Some might say that the former was the only way to go, the latter a really bad idea. I might have harboured such judgmental thoughts myself, had I not the benefit of having been to Lefkada and worked alongside the front line rescuers there. Had I not first-hand experience of having to lift a dog out of my car, putting him on the dirty, hard ground, with a last portion of food by his feet, and driving away, unable to contain my tears.
So Red is here, he’s a delight to his foster family and he’s waiting for his forever family to find him. And he is still waiting, three months later.
Not that there hasn’t been interest for our little man, not that potential adopters haven’t declared him ‘just perfect’ for their family. Until they heard about Leish. Until they were asked to go and research the disease, to get an independent opinion, because, unlike many small charities in the UK, who home foreign dogs, we always do tell our potential adopters not to just take our word for it. You see, if they did, it would make us doubt that they had what it takes to fully appreciate Leishmania, lack of vet support in this country and what it takes to keep their new family member safe.

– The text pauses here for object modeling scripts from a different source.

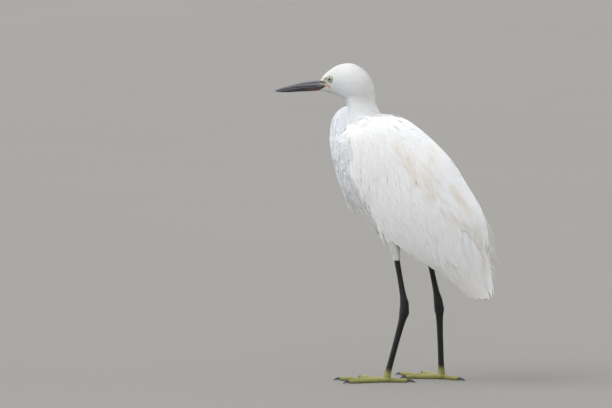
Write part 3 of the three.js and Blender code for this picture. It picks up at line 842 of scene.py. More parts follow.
def bill_material(name, upper):
    """Horn: slate black with fine lengthwise grain, paler and reddish at the base of the lower half, with a
    painted blue-grey highlight along the top of the upper half and painted shade in its nasal groove.
    """
    look = bpy.context.scene.egret_bare
    material, tree, shader = nodes_of(name, Coat_Weight=0.15 if upper else 0.08)
    base, painted_highlight, surface = channels(tree, "Marking")
    grain = noise(tree, 600, 4, (0.08, 1, 1))
    colour = mixed(tree, graded(tree, grain, 1.8, -0.45), look.bill, look.bill_grain_and_highlight)
    colour = mixed(tree, base, colour, look.bill_base)
    # Painted highlight: a blue-grey band along the top of the upper half.
    colour = mixed(tree, painted_highlight, colour, look.bill_grain_and_highlight)
    # Painted shade: near black by the depth of the nasal groove and nostril.
    colour = mixed(tree, measured(tree, "SUBTRACT", 1.0, surface), colour, (0.006, 0.006, 0.007))
    tree.links.new(colour, shader.inputs["Base Color"])
    tree.links.new(graded(tree, grain, 0.25, 0.26), shader.inputs["Roughness"])
    bumped(tree, shader, grain, 0.3, 0.15)
    return material


def eye_material():
    """Pale iris with a dark rim round a black pupil, under a wet gloss."""
    look = bpy.context.scene.egret_bare
    material, tree, shader = nodes_of("eye", Roughness=0.3, Coat_Weight=0.5, Coat_Roughness=0.05)
    ramp = tree.nodes.new("ShaderNodeValToRGB")
    tree.links.new(measured(tree, "DIVIDE", channels(tree, "Around")[0], BEHIND_EYE), ramp.inputs[0])
    pupil, behind = (0.002, 0.002, 0.002), (0.02, 0.02, 0.02)
    stops = [
        # mm from the middle of the pupil, colour
        (0, pupil), (1.6, pupil), (1.8, (0.16, 0.16, 0.11)), (2.05, look.iris), (2.75, look.iris),
        (3.1, (0.16, 0.17, 0.12)), (3.6, (0.04, 0.04, 0.035)), (BEHIND_EYE, behind),
    ]
    elements = ramp.color_ramp.elements
    while len(elements) < len(stops):
        elements.new(0.5)
    for element, (radius, colour) in zip(elements, stops):
        element.position = radius / BEHIND_EYE
        element.color = (*colour[:3], 1)
    tree.links.new(ramp.outputs[0], shader.inputs["Base Color"])
    return material


def scale_material(name, scale, depth):
    """Scaly skin: black on the leg and greenish yellow on the foot, darker between the scales."""
    look = bpy.context.scene.egret_bare
    material, tree, shader = nodes_of(name, Roughness=0.42, Specular_IOR_Level=0.2)
    cells = tree.nodes.new("ShaderNodeTexVoronoi")
    cells.feature = "DISTANCE_TO_EDGE"
    cells.inputs["Scale"].default_value = scale
    tree.links.new(place_socket(tree), cells.inputs["Vector"])
    seam = measured(tree, "MINIMUM", measured(tree, "MULTIPLY", cells.outputs["Distance"], 5.0), 1.0)
    mottle = noise(tree, 160, 4)
    black = mixed(tree, graded(tree, mottle, 1.6, -0.4), look.leg, look.leg_pale)
    yellow = mixed(tree, graded(tree, mottle, 1.5, -0.3), look.foot, look.foot_pale)
    colour = mixed(tree, channels(tree, "Marking")[0], black, yellow)
    colour = mixed(tree, graded(tree, seam, -0.55, 0.55), colour, (0.02, 0.018, 0.012))
    tree.links.new(colour, shader.inputs["Base Color"])
    bumped(tree, shader, seam, 0.6, depth)
    return material


def claw_material():
    """Dark horn, paler in its grain."""
    look = bpy.context.scene.egret_bare
    material, tree, shader = nodes_of("claw", Roughness=0.3)
    grain = noise(tree, 900, 3)
    tree.links.new(mixed(tree, grain, look.claw, look.bill_grain_and_highlight), shader.inputs["Base Color"])
    bumped(tree, shader, grain, 0.2, 0.1)
    return material


# Feathers

# Width of a feather's patch, as a share of the skin's map
PATCH = 0.003
# Length in mm that a vane's own map covers once
VANE_MAP = 40
# The narrow ends of a wing count as at least this many mm round
LEAST_REACH = 4.0


def patch_map(root_uv, across, share):
    """A feather's small patch on the skin's map, round the place of its root."""
    places = (root_uv[..., 0] + across * PATCH / 2, root_uv[..., 1] + (share - 0.5) * PATCH)
    return np.stack(np.broadcast_arrays(*places), -1)


def outline(t, blunt, root):
    """A feather's half width along its length, as a share of its widest."""
    widening = root + (1 - root) * smoothstep(t, 0, 0.45)
    rounding = np.clip((t - blunt) / (1 - blunt), 0, 1)
    return widening * np.sqrt(np.maximum(1 - rounding**2.2, 0.0004))


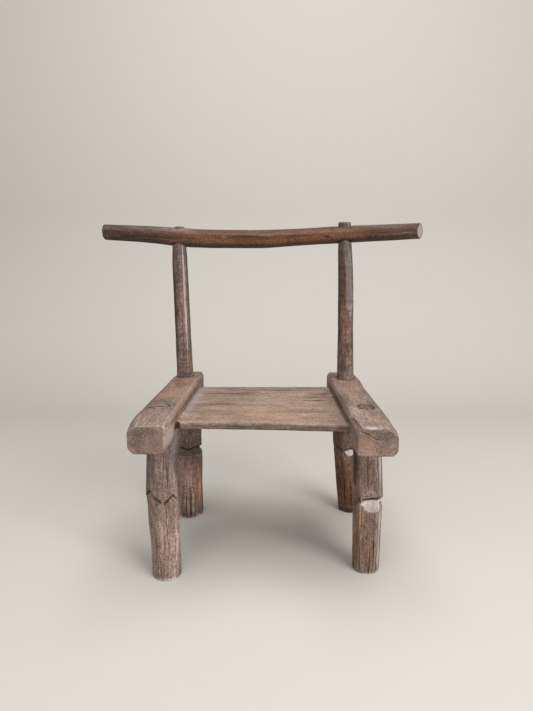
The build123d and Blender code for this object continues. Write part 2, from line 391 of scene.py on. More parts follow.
class Net:
    """A closed mesh that is put together from tubes, rings and caps."""

    SIDE_SHARE = 0.8
    CELL = 0.095
    CELLS_IN_ROW = 10
    SLOT_ENDS = 1.03
    SLOT_SIDES = 6.0
    SLOT_SHADE = 0.9
    SLOT_RINGS = 11
    WALL_RINGS = 8

    def __init__(self) -> None:
        """An empty net."""
        self.surfaces: list[Surface] = []
        self.faces: list[Array] = []
        self.corners: list[Array] = []
        self.count = 0
        self.cells = 0

    def add(self, surface: Surface) -> Array:
        """Adds points.

        Args:
            surface: The points.

        Returns:
            Their numbers, in the shape the points came in.
        """
        shape = surface.place.shape[:-1]
        size = int(np.prod(shape))
        self.surfaces.append(surface.shaped((size,)))
        self.count += size
        return np.arange(self.count - size, self.count).reshape(shape)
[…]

A few days ago, hours before the scheduled appointment to meet Red, another family withdrew their application. Their local vet had told them that their children would catch Leish of the dog and that they were being irresponsible to even consider bringing him into their lives.
Marta , (Red’s rescuer), Sallie (his Greek foster mum), Christine (his UK foster mum) and I couldn’t do anything to help the situation. We had to accept that yet again Red’s chance of a happy ever after had disappeared.
We can educate people, we can point them towards informed sources, what we cannot do is make them believe the evidence before them.
So what’s next for Red? For all the other Leish positive dogs waiting for homes? Do we just throw them back out onto the rubbish dump and walk away?
To be honest, I don’t know the answer. And at this point in time, none of us can see any hope. We have decided not to bring any more Leish positive dogs into UK foster, which will bring our Greek foster support to breaking point. Then what?
And Red? Blissfully unaware he is spending tonight on a sofa, having his tummy tickled. He is for now loved and protected and he will, eventually, find his forever home. Sadly, by then his little heart will break a little, having grown much too settled with his foster family.
I am really struggling to end on a positive note, and unless we find Red’s family and change the perception of Leishmania in the UK, this struggle will continue.